Scripts that build objects:
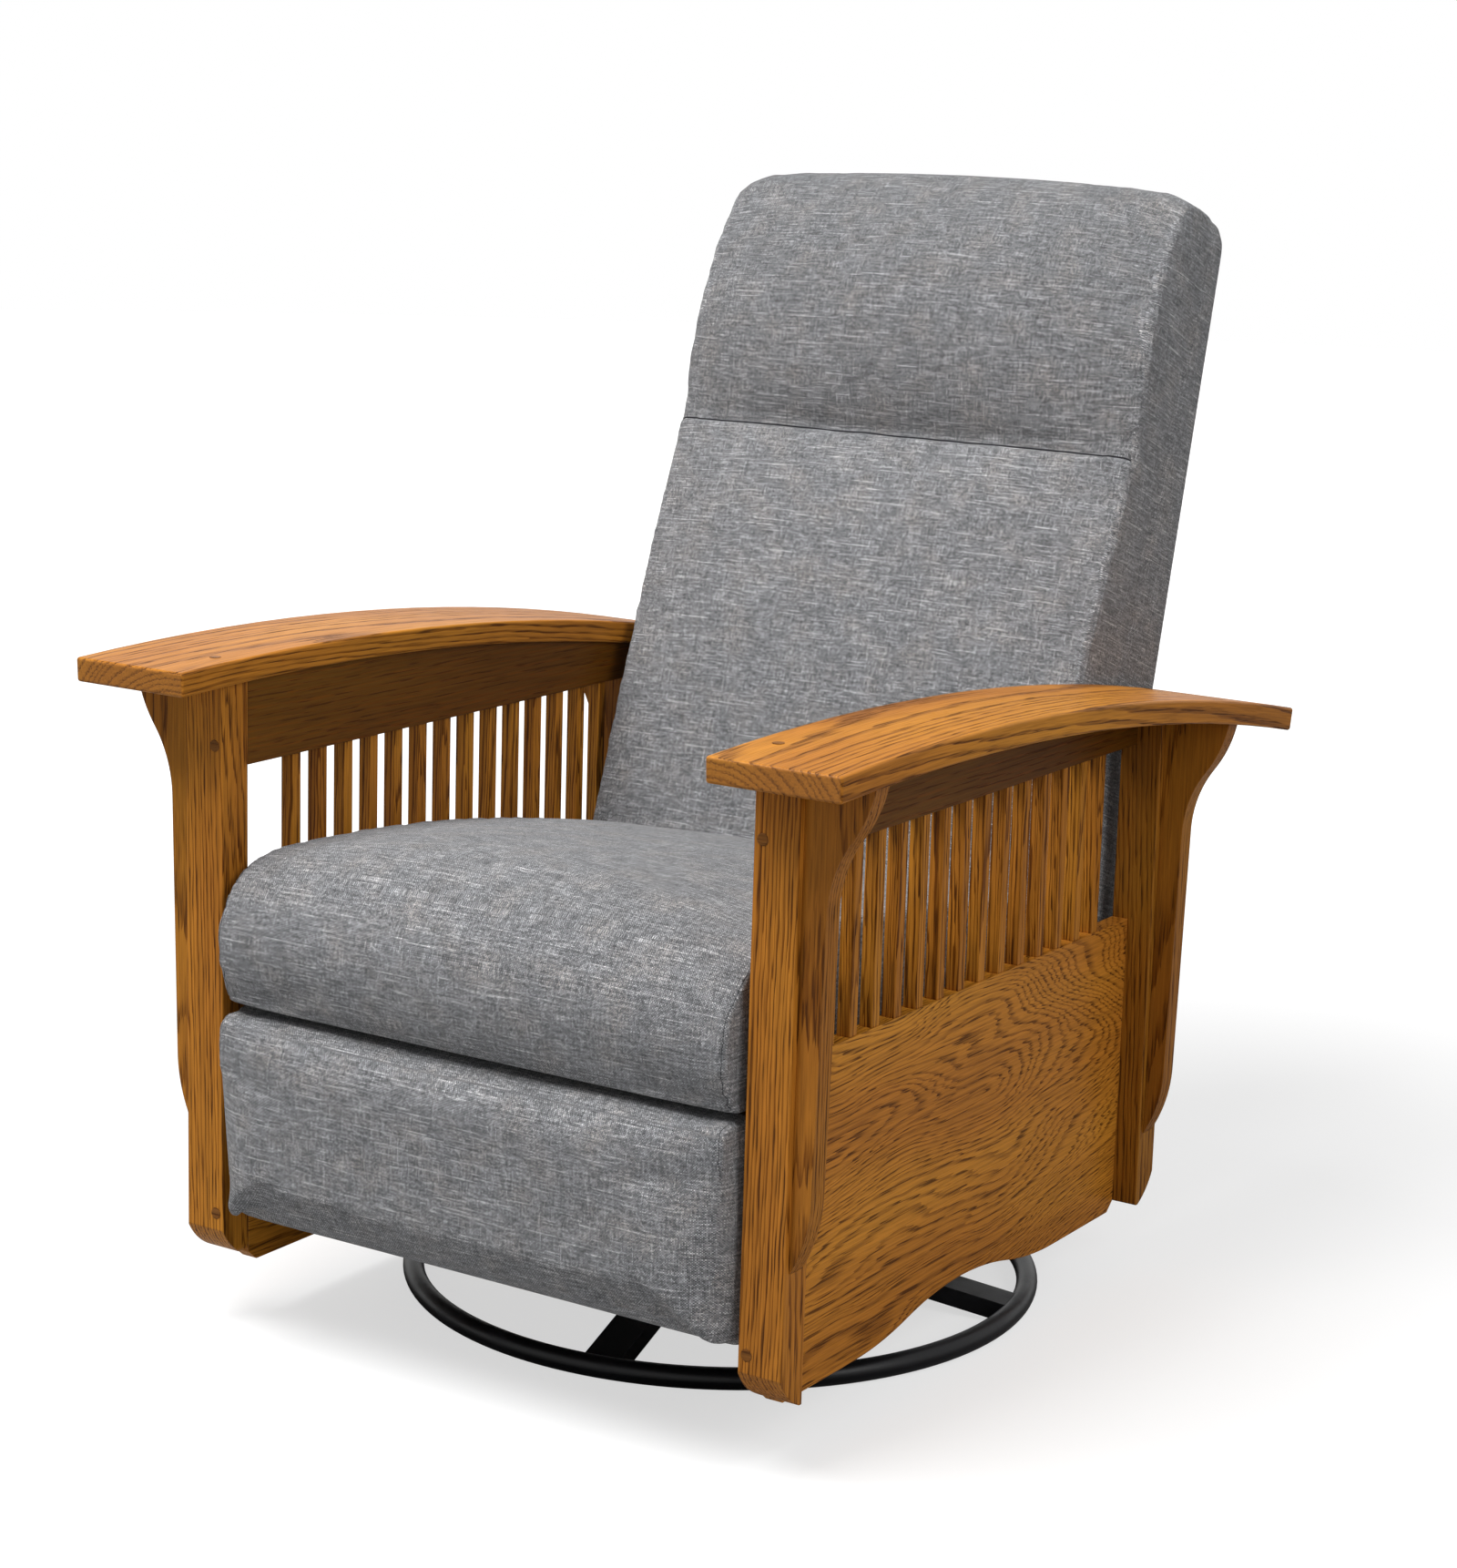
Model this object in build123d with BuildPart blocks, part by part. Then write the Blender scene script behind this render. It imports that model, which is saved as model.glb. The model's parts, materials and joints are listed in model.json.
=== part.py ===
from build123d import *
import os
from math import asin, atan2, cos, degrees, hypot, radians, sin, sqrt

# Mission swivel glider recliner: oak side frames with bowed arms, a floor ring that the
# chair turns and glides on, a folding leg rest, and a back that leans on one pivot.
# Millimetres. Z is up, the chair faces -Y, and the origin is on the floor at the swivel axis.

# Oak side frames
overall_width = 850.0
arm_width = 134.0
arm_thickness = 24.0
arm_front_overhang = 66.5
arm_rear_overhang = 113.5
arm_front_height = 671.0
arm_rear_height = 597.0
arm_bow = 29.5
arm_overhang = 79.0
arm_edge_round = 3.0
post_width = 45.5
post_depth = 38.0
post_floor_gap = 72.0
post_edge_round = 1.5
side_depth = 750.0
side_centre_y = -65.5
foot_cut_height = 32.0
foot_cut_bulge = 4.0
foot_toe = 5.0
foot_corner = 12.0
panel_thickness = 18.0
panel_top = 381.0
panel_floor_gap = 62.0
panel_arch_rise = 24.0
panel_arch_half = 200.0
rail_least_height = 34.0
slat_count = 14
slat_end_gap = 68.55
slat_width = 14.5
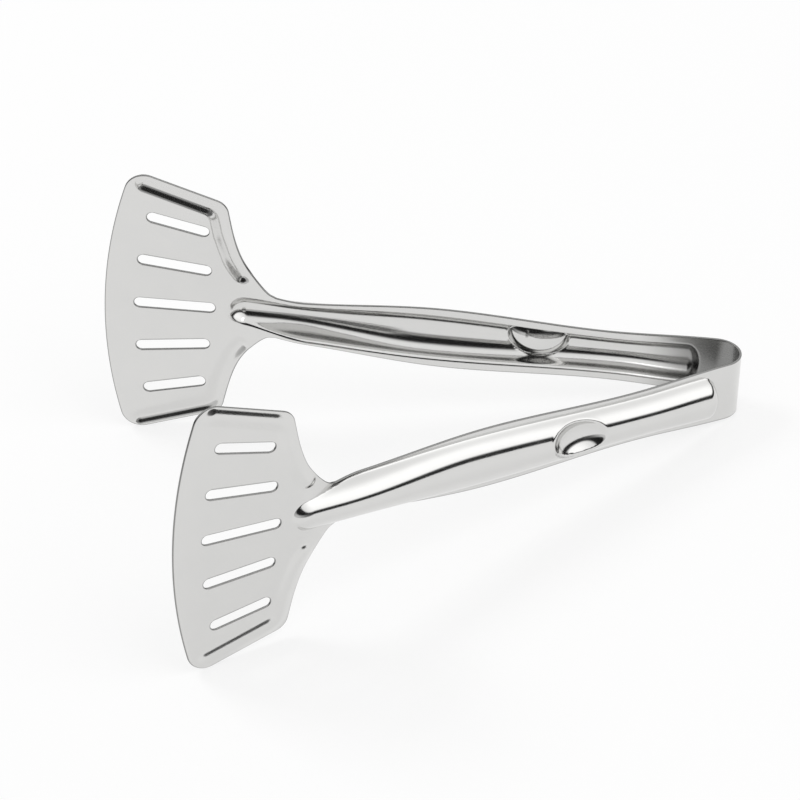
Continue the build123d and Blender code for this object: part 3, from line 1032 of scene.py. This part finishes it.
# %% Light the set
world = bpy.data.worlds.new("White sky")
bpy.context.scene.world = world
world.use_nodes = True
sky = world.node_tree
background = sky.nodes["Background"]
background.inputs["Color"].default_value = (1.0, 1.0, 1.0, 1.0)
strength = node(sky, "ShaderNodeMapRange")
strength.inputs["To Min"].default_value = 0.62
strength.inputs["To Max"].default_value = 1.0
sky.links.new(seen_directly(sky), strength.inputs["Value"])
sky.links.new(strength.outputs["Result"], background.inputs["Strength"])


def placed(made, right, up, back, place):
    """Put an object at a place with its own axes along right, up and back, as columns of its matrix"""
    made.matrix_world = Matrix(np.c_[right, up, back, place].tolist() + [[0, 0, 0, 1]])
    bpy.context.scene.collection.objects.link(made)


def soft_lamp(name, place, target, size, power):
    """A square soft lamp at a place, whose back is the unit vector from the target to the lamp and
    whose right is the cross product of straight up and back"""
    lamp = bpy.data.lights.new(name, "AREA")
    lamp.size = size
    lamp.energy = power
    back = unit(np.array(place) - np.array(target))
    right = unit(np.cross([0, 0, 1], back))
    placed(bpy.data.objects.new(name, lamp), right, np.cross(back, right), back, place)
    print(name, power, "watts,", size, "m wide")


soft_lamp("high_lamp", (-1.0, 1.3, 1.8), (0.0, 0.0, 0.05), 0.8, 12.0)
soft_lamp("front_soft_box", (1.1, -1.1, 1.9), (0.0, 0.0, 0.0), 1.6, 14.0)

# %% [markdown]
# ## The camera
# The photograph looks down on the tongs from in front through a long lens, with its horizon turned a
# little. Azimuth, height, turn and distance were fitted to the outlines of the blades and slots.

# %% Set the camera
azimuth, height, turn = np.radians([-4.82, 34.59, 10.93])
look_at, distance = np.array([5.41, 248.95, -130.96]) * mm, 2.30845
focal_pixels, frame_pixels, film_width = 5000, 800, 36.0
level_back = np.array([np.sin(azimuth), -np.cos(azimuth)]) * np.cos(height)
back = np.array([*level_back, np.sin(height)])
level_right = unit(np.cross(-back, [0, 0, 1]))
level_up = np.cross(back, level_right)
right = np.cos(turn) * level_right - np.sin(turn) * level_up
up = np.sin(turn) * level_right + np.cos(turn) * level_up
eye = look_at + back * distance
lens = bpy.data.cameras.new("shop_camera")
lens.sensor_width = film_width
lens.lens = focal_pixels / frame_pixels * film_width
lens.clip_start, lens.clip_end = 0.05, 50.0
camera = bpy.data.objects.new("shop_camera", lens)
placed(camera, right, up, back, eye)
bpy.context.scene.camera = camera
bpy.context.scene.view_settings.view_transform = "Standard"
print("camera at", eye.round(3))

* Required task: Quote all the records. Keep every word exact.

* Answer below:
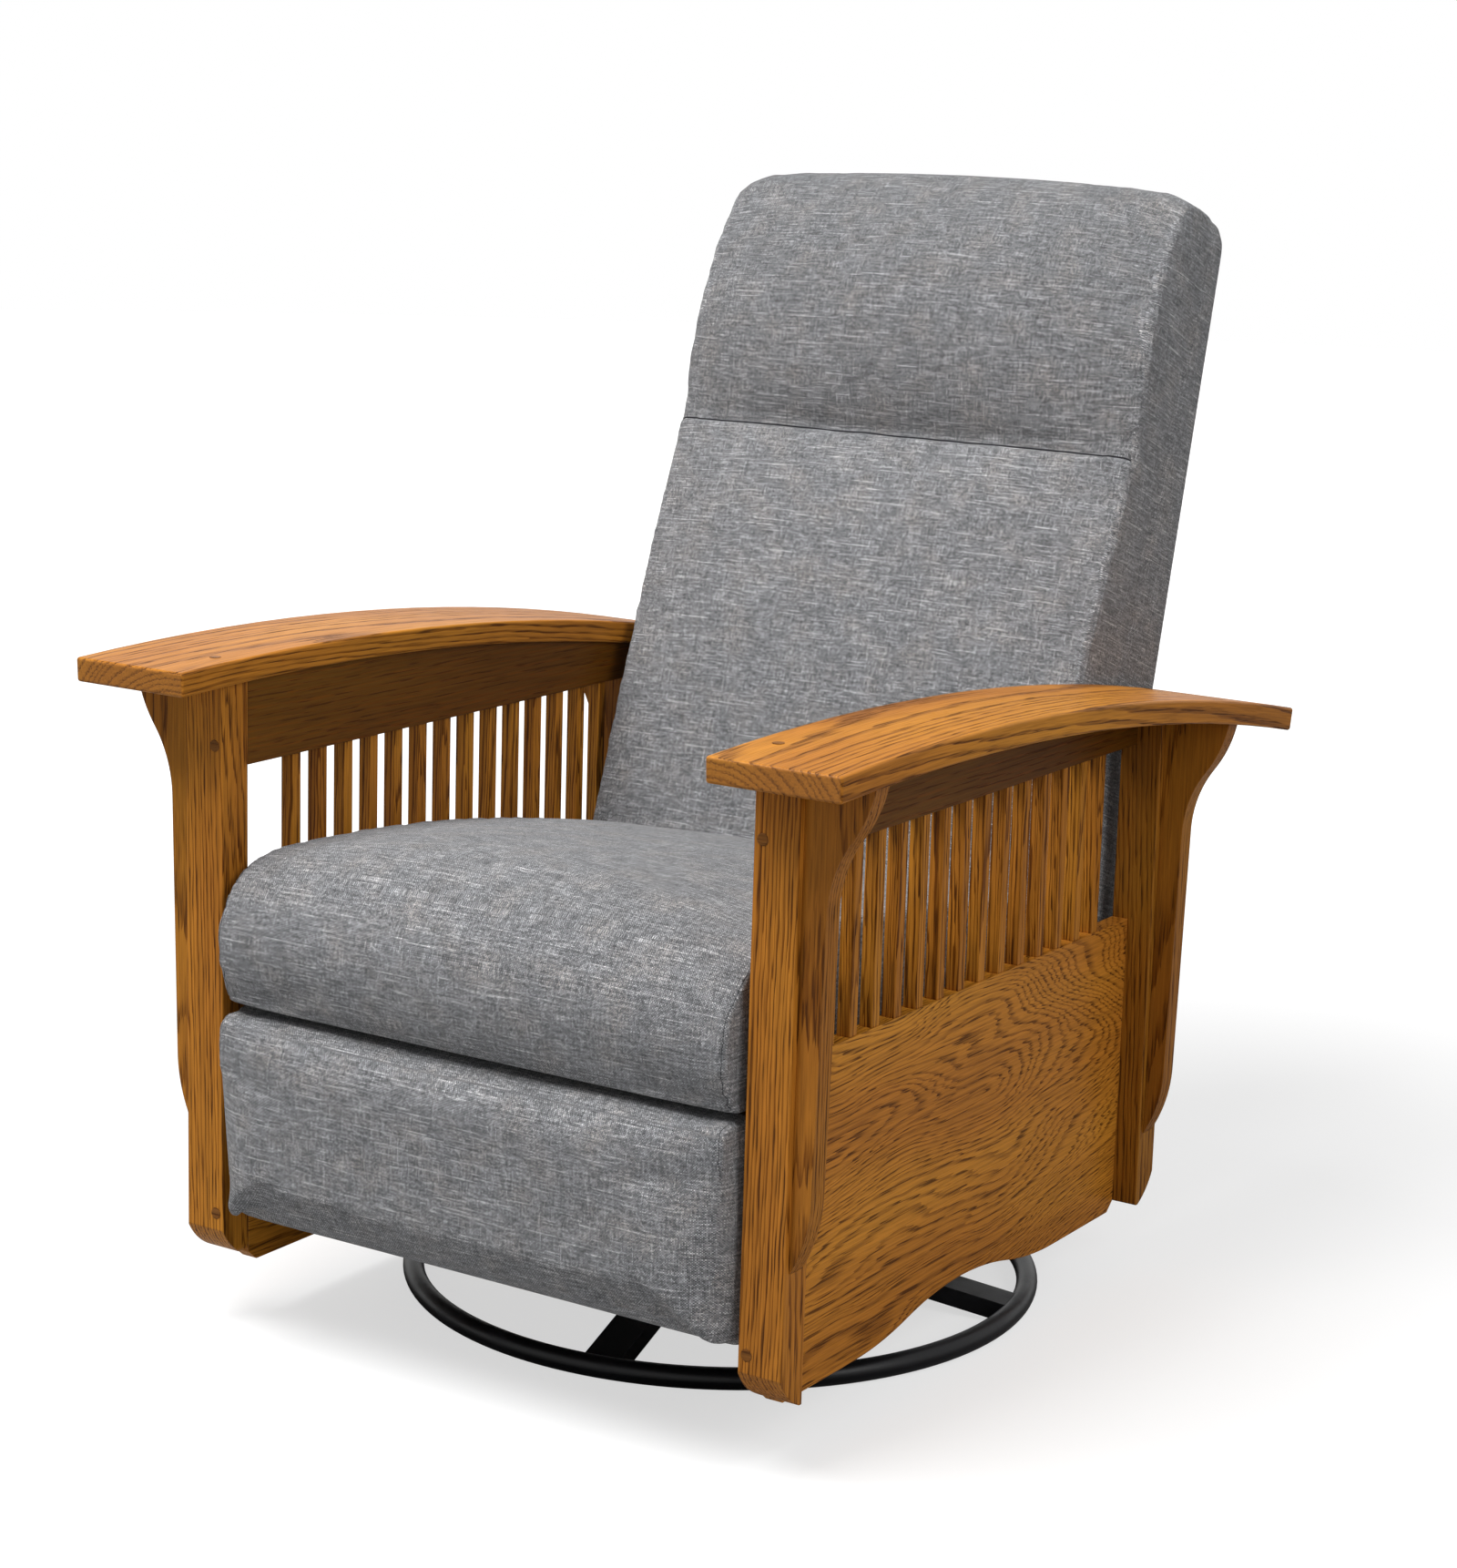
Model this object in build123d with BuildPart blocks, part by part. Then write the Blender scene script behind this render. It imports that model, which is saved as model.glb. The model's parts, materials and joints are listed in model.json.
=== part.py ===
from build123d import *
import os
from math import asin, atan2, cos, degrees, hypot, radians, sin, sqrt

# Mission swivel glider recliner: oak side frames with bowed arms, a floor ring that the
# chair turns and glides on, a folding leg rest, and a back that leans on one pivot.
# Millimetres. Z is up, the chair faces -Y, and the origin is on the floor at the swivel axis.

# Oak side frames
overall_width = 850.0
arm_width = 134.0
arm_thickness = 24.0
arm_front_overhang = 66.5
arm_rear_overhang = 113.5
arm_front_height = 671.0
arm_rear_height = 597.0
arm_bow = 29.5
arm_overhang = 79.0
arm_edge_round = 3.0
post_width = 45.5
post_depth = 38.0
post_floor_gap = 72.0
post_edge_round = 1.5
side_depth = 750.0
side_centre_y = -65.5
foot_cut_height = 32.0
foot_cut_bulge = 4.0
foot_toe = 5.0
foot_corner = 12.0
panel_thickness = 18.0
panel_top = 381.0
panel_floor_gap = 62.0
panel_arch_rise = 24.0
panel_arch_half = 200.0
rail_least_height = 34.0
slat_count = 14
slat_end_gap = 68.55
slat_width = 14.5
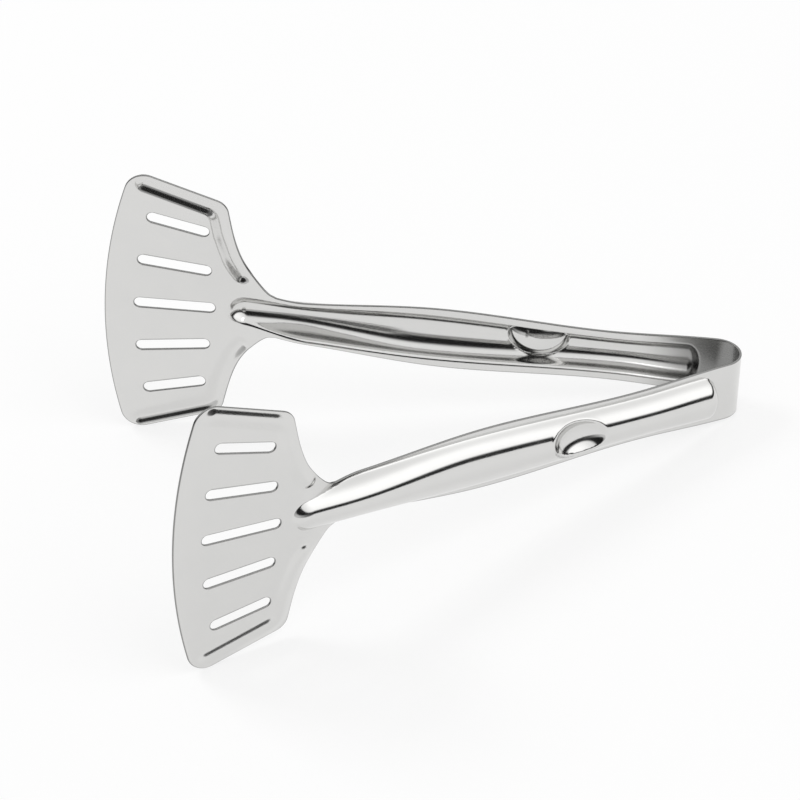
Continue the build123d and Blender code for this object: part 3, from line 1032 of scene.py. This part finishes it.
# %% Light the set
world = bpy.data.worlds.new("White sky")
bpy.context.scene.world = world
world.use_nodes = True
sky = world.node_tree
background = sky.nodes["Background"]
background.inputs["Color"].default_value = (1.0, 1.0, 1.0, 1.0)
strength = node(sky, "ShaderNodeMapRange")
strength.inputs["To Min"].default_value = 0.62
strength.inputs["To Max"].default_value = 1.0
sky.links.new(seen_directly(sky), strength.inputs["Value"])
sky.links.new(strength.outputs["Result"], background.inputs["Strength"])


def placed(made, right, up, back, place):
    """Put an object at a place with its own axes along right, up and back, as columns of its matrix"""
    made.matrix_world = Matrix(np.c_[right, up, back, place].tolist() + [[0, 0, 0, 1]])
    bpy.context.scene.collection.objects.link(made)


def soft_lamp(name, place, target, size, power):
    """A square soft lamp at a place, whose back is the unit vector from the target to the lamp and
    whose right is the cross product of straight up and back"""
    lamp = bpy.data.lights.new(name, "AREA")
    lamp.size = size
    lamp.energy = power
    back = unit(np.array(place) - np.array(target))
    right = unit(np.cross([0, 0, 1], back))
    placed(bpy.data.objects.new(name, lamp), right, np.cross(back, right), back, place)
    print(name, power, "watts,", size, "m wide")


soft_lamp("high_lamp", (-1.0, 1.3, 1.8), (0.0, 0.0, 0.05), 0.8, 12.0)
soft_lamp("front_soft_box", (1.1, -1.1, 1.9), (0.0, 0.0, 0.0), 1.6, 14.0)

# %% [markdown]
# ## The camera
# The photograph looks down on the tongs from in front through a long lens, with its horizon turned a
# little. Azimuth, height, turn and distance were fitted to the outlines of the blades and slots.

# %% Set the camera
azimuth, height, turn = np.radians([-4.82, 34.59, 10.93])
look_at, distance = np.array([5.41, 248.95, -130.96]) * mm, 2.30845
focal_pixels, frame_pixels, film_width = 5000, 800, 36.0
level_back = np.array([np.sin(azimuth), -np.cos(azimuth)]) * np.cos(height)
back = np.array([*level_back, np.sin(height)])
level_right = unit(np.cross(-back, [0, 0, 1]))
level_up = np.cross(back, level_right)
right = np.cos(turn) * level_right - np.sin(turn) * level_up
up = np.sin(turn) * level_right + np.cos(turn) * level_up
eye = look_at + back * distance
lens = bpy.data.cameras.new("shop_camera")
lens.sensor_width = film_width
lens.lens = focal_pixels / frame_pixels * film_width
lens.clip_start, lens.clip_end = 0.05, 50.0
camera = bpy.data.objects.new("shop_camera", lens)
placed(camera, right, up, back, eye)
bpy.context.scene.camera = camera
bpy.context.scene.view_settings.view_transform = "Standard"
print("camera at", eye.round(3))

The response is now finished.